Overspray: Riding High with the Kings of California Airbrush Art
Conceived, edited and designed by Norman Hathaway.
“The book contains many of the most memorable examples from four prolific airbrushers. Technique abounds here, with each artist trying to outdo the next in shimmering highlights or syrupy goo.” – Steven Heller, The New York Times Book Review, Dec. 7, 2008.
“This year’s prize for curatorial revival of a willfully forgotten (and, for many, still difficult) niche of L.A. art history goes to author Norman Hathaway’s book Overspray (PictureBox), which chronicles the rise and fall of the glistening, coke-fueled airbrush-illustration movement that emerged here and briefly dominated the popular visual landscape with oozing Chris’ Big Cherry candies and gargantuan Rod Stewarts. Pop at its most unironic pinnacle.” -Doug Harvey, the LA Weekly.
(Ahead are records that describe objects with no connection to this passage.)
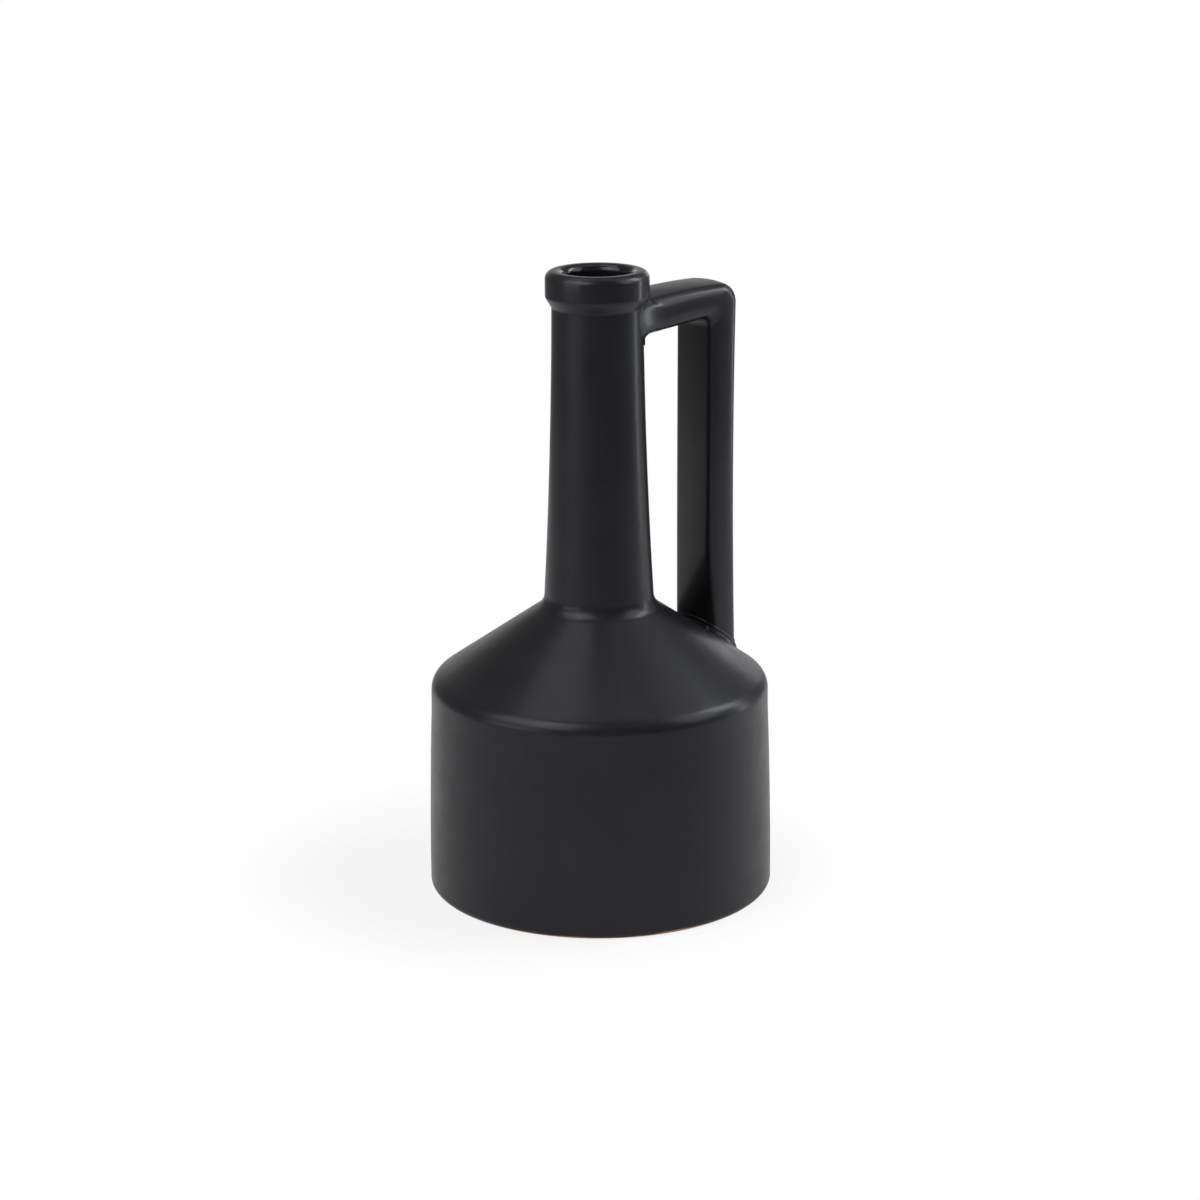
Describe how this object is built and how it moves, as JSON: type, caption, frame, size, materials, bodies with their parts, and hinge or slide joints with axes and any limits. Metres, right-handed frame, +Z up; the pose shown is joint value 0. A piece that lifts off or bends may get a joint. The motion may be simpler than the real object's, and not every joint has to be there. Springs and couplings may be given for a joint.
{
  "type": "jug vase",
  "caption": "Tall-necked stoneware jug vase with a wide round body, a rolled collar and a squared strap handle.",
  "frame": {"origin": "middle of the foot, on the surface that the vase stands on", "axes": "+Z up through the mouth, +X from the axis towards the handle"},
  "size_m": [0.154, 0.154, 0.279],
  "materials": {
    "matte_glaze": "matte to satin black glaze",
    "bare_clay": "unglazed fired stoneware",
    "slip": "fired slip under black glaze",
    "liner_glaze": "glossy black glaze"
  },
  "bodies": {
    "root": {"base_disc": "bare_clay", "base_lute": "slip", "body_wall": "matte_glaze", "shoulder_lute": "slip", "shoulder": "matte_glaze", "neck_lute": "slip", "neck": "matte_glaze", "collar_lute": "slip", "rim_collar": "matte_glaze", "handle": "matte_glaze", "handle_neck_lute": "slip", "handle_foot_lute": "slip", "liner_glaze": "liner_glaze"}
  },
  "joints": []
}
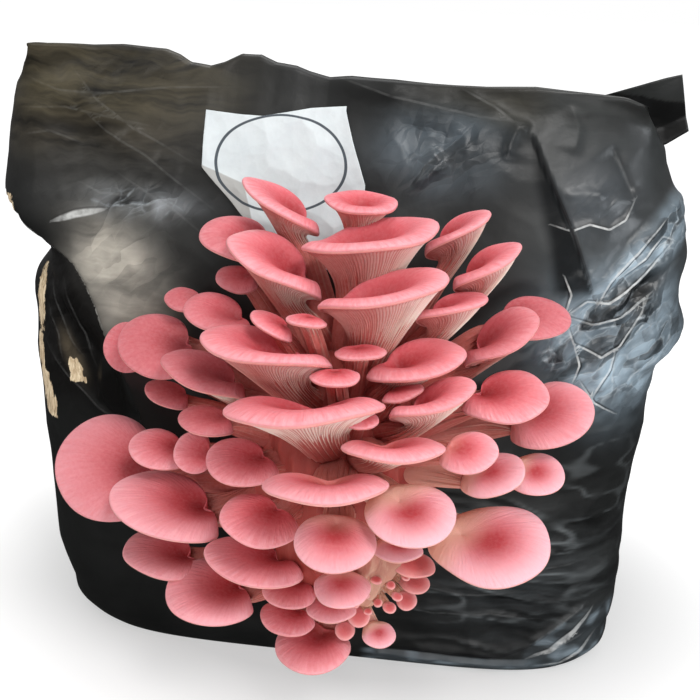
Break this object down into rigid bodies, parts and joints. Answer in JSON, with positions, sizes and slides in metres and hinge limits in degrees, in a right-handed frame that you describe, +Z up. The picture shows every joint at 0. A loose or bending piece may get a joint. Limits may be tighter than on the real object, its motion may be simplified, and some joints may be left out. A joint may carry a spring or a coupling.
{
  "type": "oyster mushroom grow bag",
  "caption": "Filled black film grow bag standing on its base, with a paper label and a wide cluster of pink oyster mushrooms growing from the hole in its front.",
  "frame": {"origin": "middle of the bag's flat resting face", "axes": "+Z up, -Y out of the front with the mushrooms, +X to the right seen from the front"},
  "size_m": [0.3316, 0.2908, 0.292],
  "materials": {
    "film": "soft glossy black film",
    "substrate": "packed straw and sawdust",
    "label": "matt white",
    "base_tissue": "matt, moist",
    "mushroom": "matt, velvety"
  },
  "bodies": {
    "root": {"cluster_base": "base_tissue", "grow_bag": "film", "label": "label", "mushroom_bottom_1": "mushroom", "mushroom_bottom_2": "mushroom", "mushroom_bottom_3": "mushroom", "mushroom_bottom_4": "mushroom", "mushroom_bottom_5": "mushroom", "mushroom_bottom_6": "mushroom", "mushroom_front_1": "mushroom", "mushroom_front_2": "mushroom", "mushroom_front_3": "mushroom", "mushroom_front_4": "mushroom", "mushroom_left_1": "mushroom", "mushroom_left_2": "mushroom", "mushroom_left_3": "mushroom", "mushroom_left_4": "mushroom", "mushroom_left_5": "mushroom", "mushroom_lower_left_1": "mushroom", "mushroom_lower_left_10": "mushroom", "mushroom_lower_left_2": "mushroom", "mushroom_lower_left_3": "mushroom", "mushroom_lower_left_4": "mushroom", "mushroom_lower_left_5": "mushroom", "mushroom_lower_left_6": "mushroom", "mushroom_lower_left_7": "mushroom", "mushroom_lower_left_8": "mushroom", "mushroom_lower_left_9": "mushroom", "mushroom_middle_1": "mushroom", "mushroom_middle_2": "mushroom", "mushroom_middle_3": "mushroom", "mushroom_middle_4": "mushroom", "mushroom_middle_5": "mushroom", "mushroom_middle_6": "mushroom", "mushroom_middle_7": "mushroom", "mushroom_middle_8": "mushroom", "mushroom_right_1": "mushroom", "mushroom_right_2": "mushroom", "mushroom_right_3": "mushroom", "mushroom_right_4": "mushroom", "mushroom_right_5": "mushroom", "mushroom_right_6": "mushroom", "mushroom_right_7": "mushroom", "mushroom_right_8": "mushroom", "mushroom_top_1": "mushroom", "mushroom_top_2": "mushroom", "mushroom_top_3": "mushroom", "mushroom_top_4": "mushroom", "mushroom_top_5": "mushroom", "mushroom_top_6": "mushroom", "mushroom_top_7": "mushroom", "mushroom_upper_left_1": "mushroom", "mushroom_upper_left_2": "mushroom", "mushroom_upper_left_3": "mushroom", "mushroom_upper_left_4": "mushroom", "mushroom_upper_left_5": "mushroom", "mushroom_upper_left_6": "mushroom", "mushroom_upper_left_7": "mushroom", "substrate_block": "substrate"}
  },
  "joints": []
}
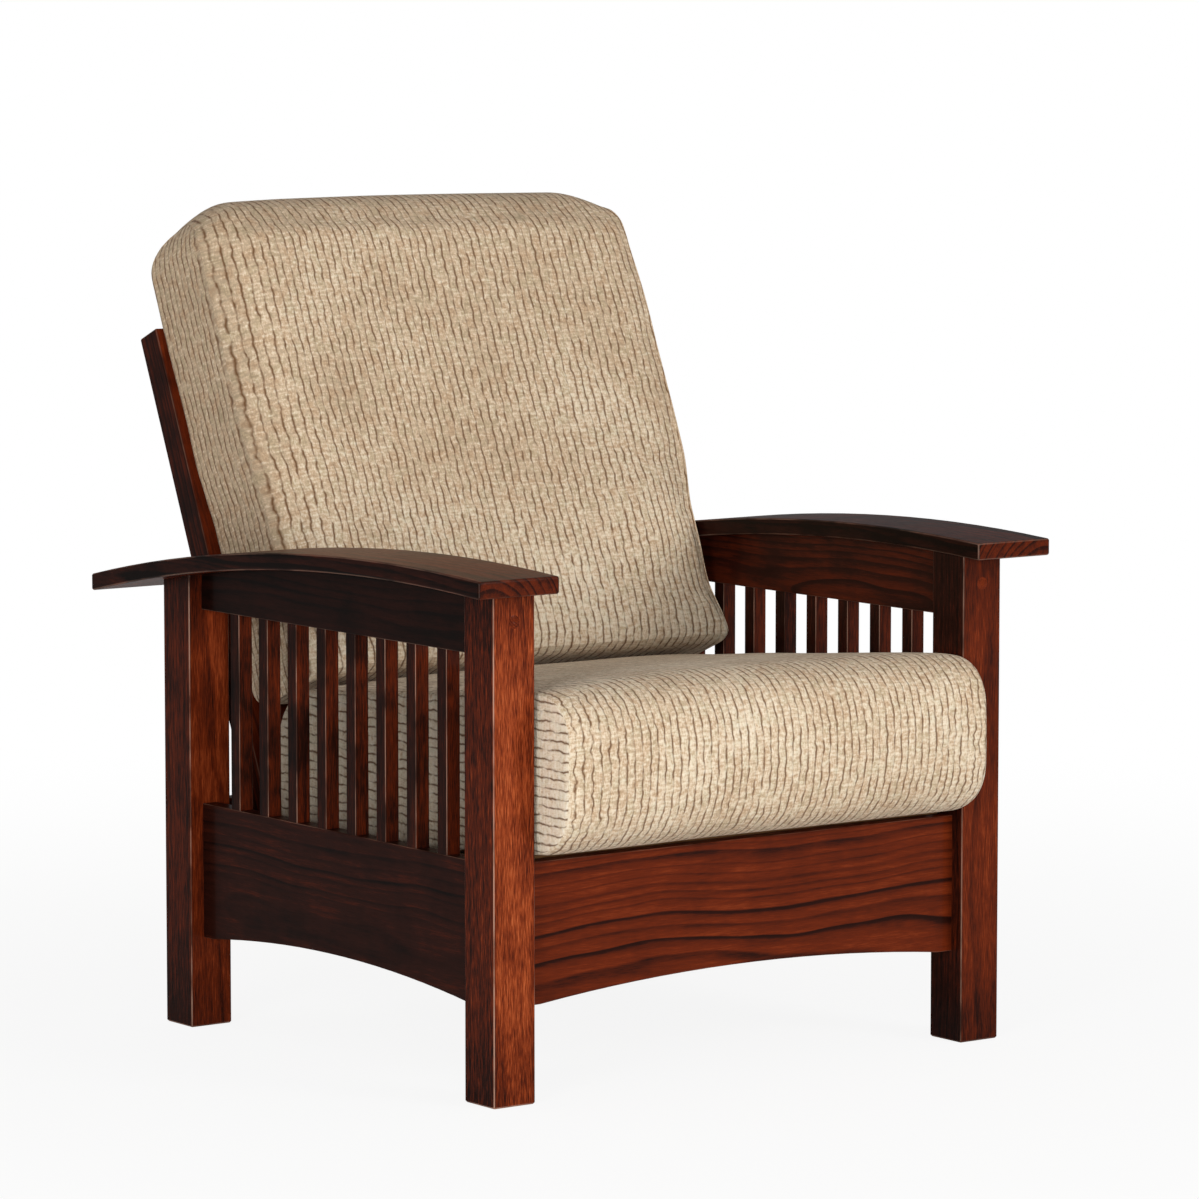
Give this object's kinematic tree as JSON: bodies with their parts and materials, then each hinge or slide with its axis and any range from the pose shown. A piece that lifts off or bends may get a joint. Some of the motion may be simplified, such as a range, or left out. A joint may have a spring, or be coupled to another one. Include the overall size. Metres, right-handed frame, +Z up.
{
  "type": "reclining armchair",
  "caption": "Mission reclining armchair with bowed arms, slatted sides, a hinged back held by pegs, and loose seat and back cushions.",
  "frame": {"origin": "on the floor, under the middle of the chair's whole width and depth", "axes": "+Z up, the chair faces -Y, and +X is to the right as seen from the front"},
  "size_m": [0.823, 0.896, 0.9831],
  "materials": {
    "stained_oak": "satin",
    "frame_wood": "matte",
    "zinc_steel": "satin",
    "jute_webbing": "matte",
    "ribbed_chenille": "matte"
  },
  "bodies": {
    "frame": {"left_front_leg": "stained_oak", "right_front_leg": "stained_oak", "left_rear_leg": "stained_oak", "right_rear_leg": "stained_oak", "left_arm": "stained_oak", "right_arm": "stained_oak", "leg_plugs": "stained_oak", "front_apron": "stained_oak", "rear_apron": "stained_oak", "left_side_apron": "stained_oak", "right_side_apron": "stained_oak", "left_arm_rail": "stained_oak", "right_arm_rail": "stained_oak", "left_slat_1": "stained_oak", "left_slat_2": "stained_oak", "left_slat_3": "stained_oak", "left_slat_4": "stained_oak", "left_slat_5": "stained_oak", "left_slat_6": "stained_oak", "left_slat_7": "stained_oak", "left_slat_8": "stained_oak", "right_slat_1": "stained_oak", "right_slat_2": "stained_oak", "right_slat_3": "stained_oak", "right_slat_4": "stained_oak", "right_slat_5": "stained_oak", "right_slat_6": "stained_oak", "right_slat_7": "stained_oak", "right_slat_8": "stained_oak", "left_cleat": "frame_wood", "right_cleat": "frame_wood", "front_cleat": "frame_wood", "left_pivot_block": "frame_wood", "right_pivot_block": "frame_wood", "corner_blocks": "frame_wood", "seat_frame_front": "frame_wood", "seat_frame_rear": "frame_wood", "seat_frame_left": "frame_wood", "seat_frame_right": "frame_wood", "left_pivot_bolt": "zinc_steel", "right_pivot_bolt": "zinc_steel", "pivot_washers": "zinc_steel", "frame_screws": "zinc_steel", "cross_webbing": "jute_webbing", "long_webbing": "jute_webbing", "seat_cushion": "ribbed_chenille"},
    "back": {"left_stile": "stained_oak", "right_stile": "stained_oak", "crest_rail": "stained_oak", "foot_rail": "stained_oak", "back_slat_1": "stained_oak", "back_slat_2": "stained_oak", "back_slat_3": "stained_oak", "back_slat_4": "stained_oak", "back_slat_5": "stained_oak"},
    "back_cushion": {"back_cushion": "ribbed_chenille"},
    "left_peg": {"left_peg": "stained_oak"},
    "right_peg": {"right_peg": "stained_oak"}
  },
  "joints": [
    {"name": "back_raise", "type": "hinge", "parent": "frame", "child": "back", "pos_m": [0, 0.17697, 0.23], "axis": [1, 0, 0], "range_deg": [0, 10]},
    {"name": "cushion_ride", "type": "slide", "parent": "back", "child": "back_cushion", "axis": [0, 0.3955, 0.9184], "range_m": [0, 0.025]},
    {"name": "left_peg_pull", "type": "slide", "parent": "frame", "child": "left_peg", "axis": [1, 0, 0], "range_m": [0, 0.045]},
    {"name": "right_peg_pull", "type": "slide", "parent": "frame", "child": "right_peg", "axis": [-1, 0, 0], "range_m": [0, 0.045]}
  ],
  "couplings": [
    {"joint": "cushion_ride", "follows": "back_raise", "m_per_rad": 0.1432}
  ]
}
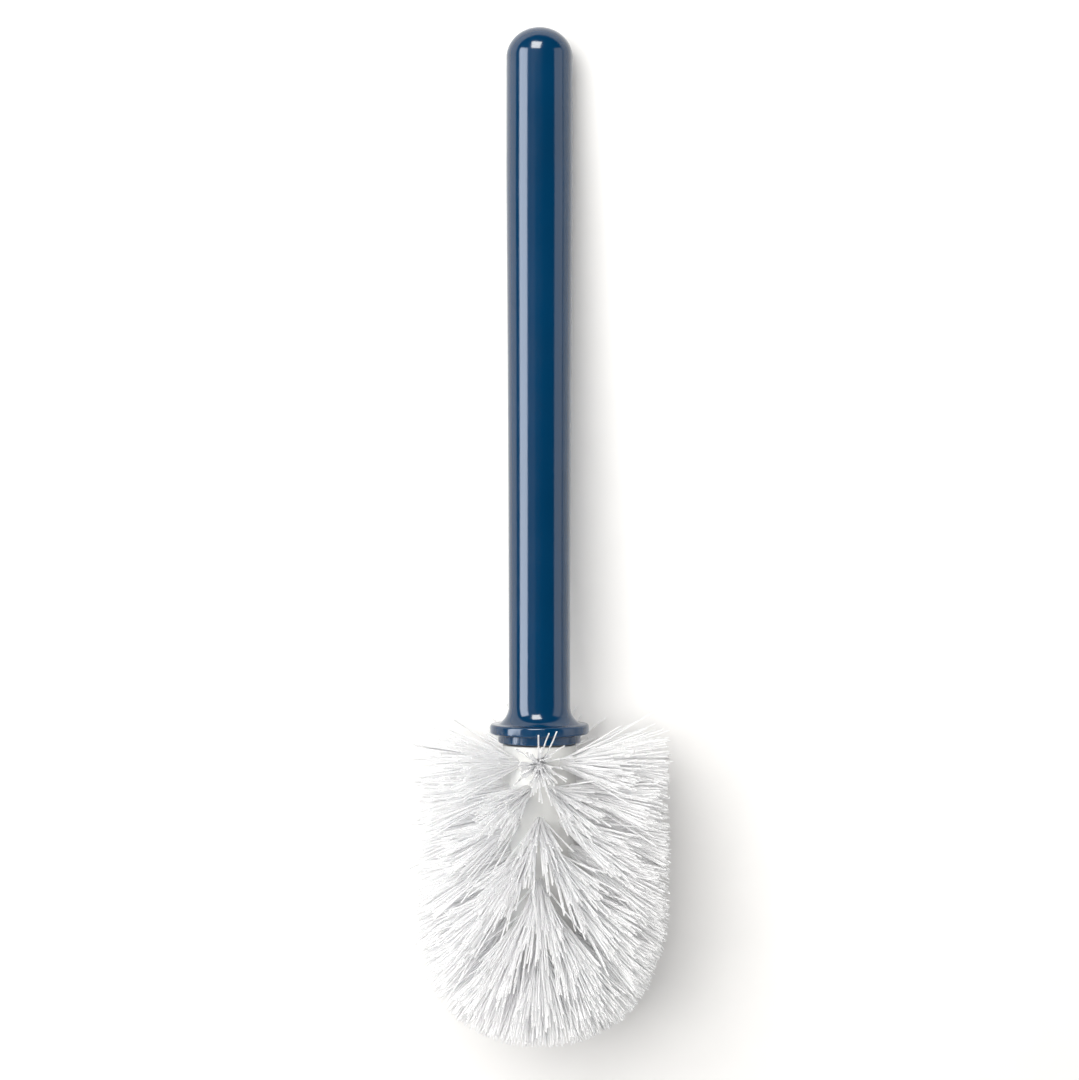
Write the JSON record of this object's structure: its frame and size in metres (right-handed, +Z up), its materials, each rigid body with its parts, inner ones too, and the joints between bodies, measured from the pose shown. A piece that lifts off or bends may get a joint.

Overspray is the conclusive account of the rise of airbrush art, and of the equally bright and glossy Los Angeles culture alongside which it came to prominence in the 1970s. Inspired by surf graphics, psychadelia and the slick shine of Hollywood, a generation of young artists began to make every lip and palm tree glisten, and every record cover shine. Fueled by a combination of intense demand, sleepless nights and brutal competition, the four men at the center of L.A.’s airbrush art market–Charles E. White III, Peter Palombi, Dave Willardson and Peter Lloyd–embarked on careers encompassing work for Playboy, Levi’s, the Rolling Stones, Rod Stewart and major studio films including American Graffiti and Tron. Together, their work came to define the look of illustrative graphics for a generation of viewers. This book tells the story of these four artists for the first time through hundreds of images of the artists’ best and best-known work, unseen production roughs, documentary photographs and other ephemera. Viewed now, their surreal, funny and utterly slick imagery seems all the more fantastic–combining technical precision with wild flights of imagination that bring to mind the work of some of today’s top artists. Essay by Mike Salisbury, acclaimed designer of everything from Disney logos to Jurassic Park ad campaigns to Sassy magazine.
9.25” x 10.25”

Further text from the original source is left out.